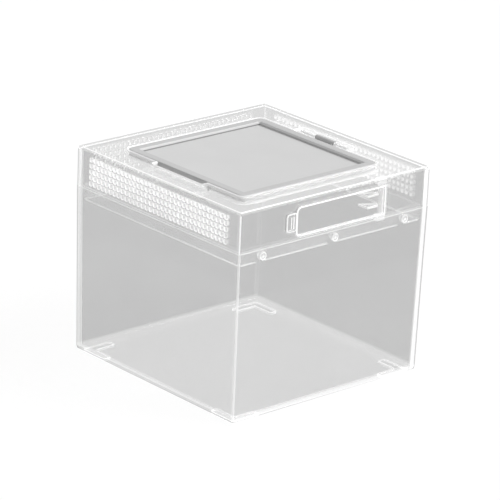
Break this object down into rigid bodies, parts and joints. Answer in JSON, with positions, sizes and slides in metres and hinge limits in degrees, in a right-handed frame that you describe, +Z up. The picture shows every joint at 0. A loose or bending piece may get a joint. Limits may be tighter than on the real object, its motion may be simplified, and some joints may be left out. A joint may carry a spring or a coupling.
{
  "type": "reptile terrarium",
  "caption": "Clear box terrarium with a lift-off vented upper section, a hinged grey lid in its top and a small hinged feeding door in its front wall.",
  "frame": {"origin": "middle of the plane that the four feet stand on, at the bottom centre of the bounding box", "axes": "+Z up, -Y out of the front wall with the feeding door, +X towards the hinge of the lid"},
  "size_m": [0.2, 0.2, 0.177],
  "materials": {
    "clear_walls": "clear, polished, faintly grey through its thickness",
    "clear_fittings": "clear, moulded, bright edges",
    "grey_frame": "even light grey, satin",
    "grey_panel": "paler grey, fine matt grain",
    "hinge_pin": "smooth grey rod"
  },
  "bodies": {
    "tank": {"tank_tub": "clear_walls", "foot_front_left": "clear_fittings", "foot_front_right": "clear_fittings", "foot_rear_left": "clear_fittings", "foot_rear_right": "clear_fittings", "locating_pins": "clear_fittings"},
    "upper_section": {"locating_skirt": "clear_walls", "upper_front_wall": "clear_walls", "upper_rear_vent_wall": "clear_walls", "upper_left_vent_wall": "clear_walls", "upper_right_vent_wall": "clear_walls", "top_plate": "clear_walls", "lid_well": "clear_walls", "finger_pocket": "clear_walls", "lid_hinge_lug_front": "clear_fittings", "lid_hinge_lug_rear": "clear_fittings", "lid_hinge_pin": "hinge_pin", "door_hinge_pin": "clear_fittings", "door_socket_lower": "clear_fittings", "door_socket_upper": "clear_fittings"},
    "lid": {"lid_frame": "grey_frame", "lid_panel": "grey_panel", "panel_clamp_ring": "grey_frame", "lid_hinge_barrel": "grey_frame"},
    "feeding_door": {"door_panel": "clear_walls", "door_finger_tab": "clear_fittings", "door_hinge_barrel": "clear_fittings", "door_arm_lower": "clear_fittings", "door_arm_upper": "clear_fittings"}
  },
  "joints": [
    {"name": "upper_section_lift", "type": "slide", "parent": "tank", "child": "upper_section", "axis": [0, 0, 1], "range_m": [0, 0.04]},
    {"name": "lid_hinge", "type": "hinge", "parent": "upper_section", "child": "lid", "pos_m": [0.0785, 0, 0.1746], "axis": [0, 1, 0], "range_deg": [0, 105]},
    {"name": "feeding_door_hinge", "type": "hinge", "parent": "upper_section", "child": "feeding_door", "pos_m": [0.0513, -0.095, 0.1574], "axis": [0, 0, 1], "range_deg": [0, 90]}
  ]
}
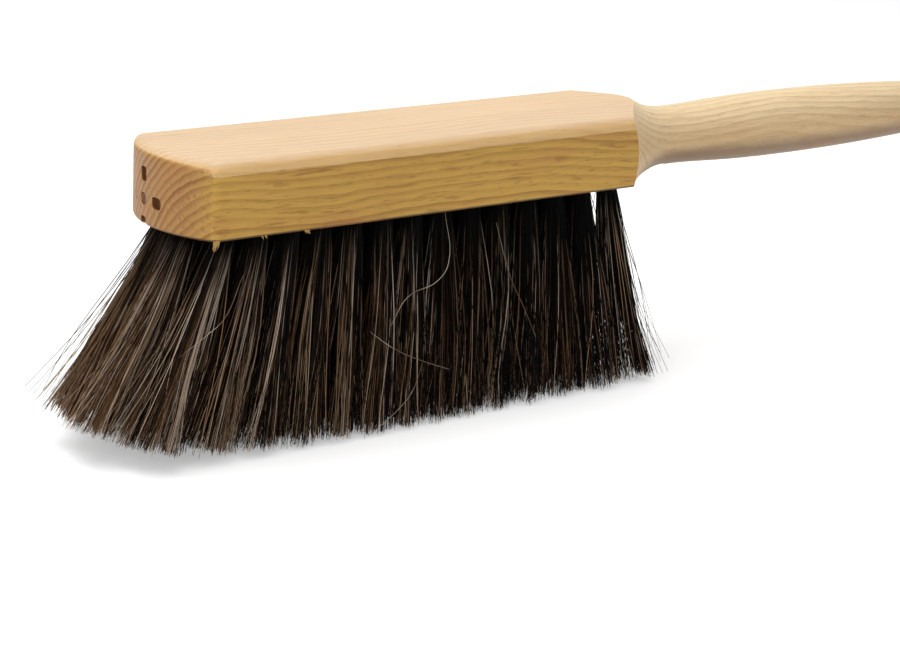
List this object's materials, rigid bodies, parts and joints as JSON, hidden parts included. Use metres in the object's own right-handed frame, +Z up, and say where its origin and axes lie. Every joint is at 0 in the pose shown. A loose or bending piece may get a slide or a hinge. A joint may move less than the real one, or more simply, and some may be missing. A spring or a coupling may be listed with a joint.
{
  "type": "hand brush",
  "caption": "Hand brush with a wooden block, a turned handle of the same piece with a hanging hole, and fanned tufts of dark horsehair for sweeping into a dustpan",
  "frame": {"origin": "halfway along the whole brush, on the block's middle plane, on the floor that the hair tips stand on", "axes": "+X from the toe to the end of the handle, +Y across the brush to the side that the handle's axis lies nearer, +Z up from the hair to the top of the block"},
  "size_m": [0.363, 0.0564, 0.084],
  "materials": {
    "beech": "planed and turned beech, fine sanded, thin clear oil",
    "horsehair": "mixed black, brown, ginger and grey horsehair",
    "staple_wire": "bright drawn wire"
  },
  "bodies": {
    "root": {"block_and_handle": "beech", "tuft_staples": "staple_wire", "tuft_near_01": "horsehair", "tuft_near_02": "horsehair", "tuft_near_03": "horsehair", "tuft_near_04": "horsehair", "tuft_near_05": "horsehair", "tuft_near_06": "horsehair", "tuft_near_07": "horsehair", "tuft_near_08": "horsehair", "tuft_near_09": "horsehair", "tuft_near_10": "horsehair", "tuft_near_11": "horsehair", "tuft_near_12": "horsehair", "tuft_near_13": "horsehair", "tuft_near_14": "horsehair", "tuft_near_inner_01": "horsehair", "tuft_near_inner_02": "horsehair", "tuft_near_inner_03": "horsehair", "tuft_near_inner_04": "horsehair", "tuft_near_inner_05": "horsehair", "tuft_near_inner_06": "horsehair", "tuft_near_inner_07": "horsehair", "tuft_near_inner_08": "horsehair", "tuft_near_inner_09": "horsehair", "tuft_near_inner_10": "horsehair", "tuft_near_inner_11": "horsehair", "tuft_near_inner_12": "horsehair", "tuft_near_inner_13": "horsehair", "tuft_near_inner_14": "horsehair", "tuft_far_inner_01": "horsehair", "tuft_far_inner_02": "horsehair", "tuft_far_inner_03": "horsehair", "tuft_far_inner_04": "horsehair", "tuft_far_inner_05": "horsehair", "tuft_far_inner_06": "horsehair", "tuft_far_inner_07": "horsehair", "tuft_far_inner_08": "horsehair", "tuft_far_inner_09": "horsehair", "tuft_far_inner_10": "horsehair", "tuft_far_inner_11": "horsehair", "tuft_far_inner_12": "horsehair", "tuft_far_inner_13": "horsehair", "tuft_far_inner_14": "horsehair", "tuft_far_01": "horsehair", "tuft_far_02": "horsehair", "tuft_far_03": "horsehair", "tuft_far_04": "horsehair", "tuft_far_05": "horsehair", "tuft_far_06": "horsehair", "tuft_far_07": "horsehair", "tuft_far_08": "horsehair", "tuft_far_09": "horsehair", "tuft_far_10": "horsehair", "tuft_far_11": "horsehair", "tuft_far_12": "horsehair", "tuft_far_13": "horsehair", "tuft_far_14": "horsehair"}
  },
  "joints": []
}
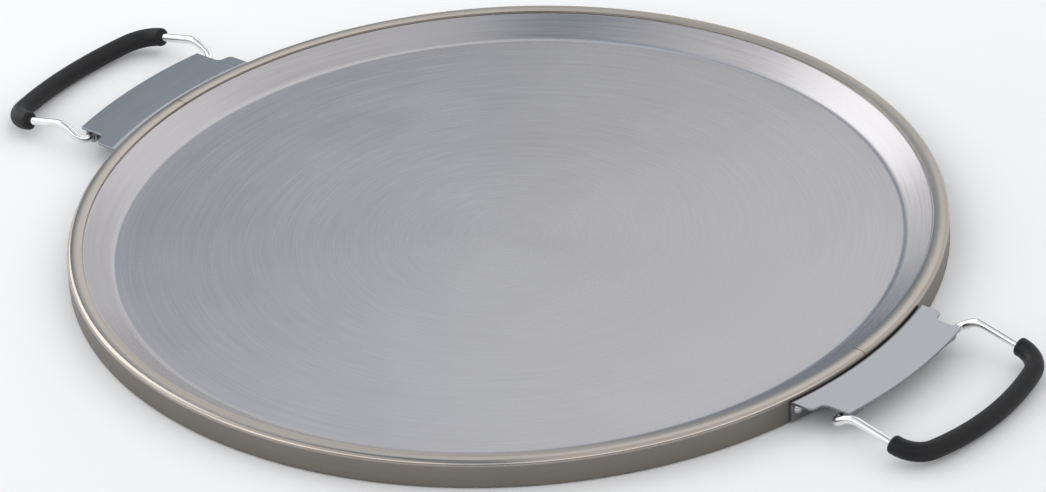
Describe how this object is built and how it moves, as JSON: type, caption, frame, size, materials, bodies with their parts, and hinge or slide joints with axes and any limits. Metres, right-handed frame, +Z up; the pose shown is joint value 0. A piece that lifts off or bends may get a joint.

● ● ● ● ●

**WHAT IS NEEDED:**
Locate the word "origin" in the entries, and copy every line where it is found.

**ANSWER TO THIS EXERCISE:**
  "frame": {"origin": "middle of the plane that the four feet stand on, at the bottom centre of the bounding box", "axes": "+Z up, -Y out of the front wall with the feeding door, +X towards the hinge of the lid"},
List this object's materials, rigid bodies, parts and joints as JSON, hidden parts included. Use metres in the object's own right-handed frame, +Z up, and say where its origin and axes lie. Every joint is at 0 in the pose shown. A loose or bending piece may get a slide or a hinge. A joint may move less than the real one, or more simply, and some may be missing. A spring or a coupling may be listed with a joint.
  "frame": {"origin": "halfway along the whole brush, on the block's middle plane, on the floor that the hair tips stand on", "axes": "+X from the toe to the end of the handle, +Y across the brush to the side that the handle's axis lies nearer, +Z up from the hair to the top of the block"},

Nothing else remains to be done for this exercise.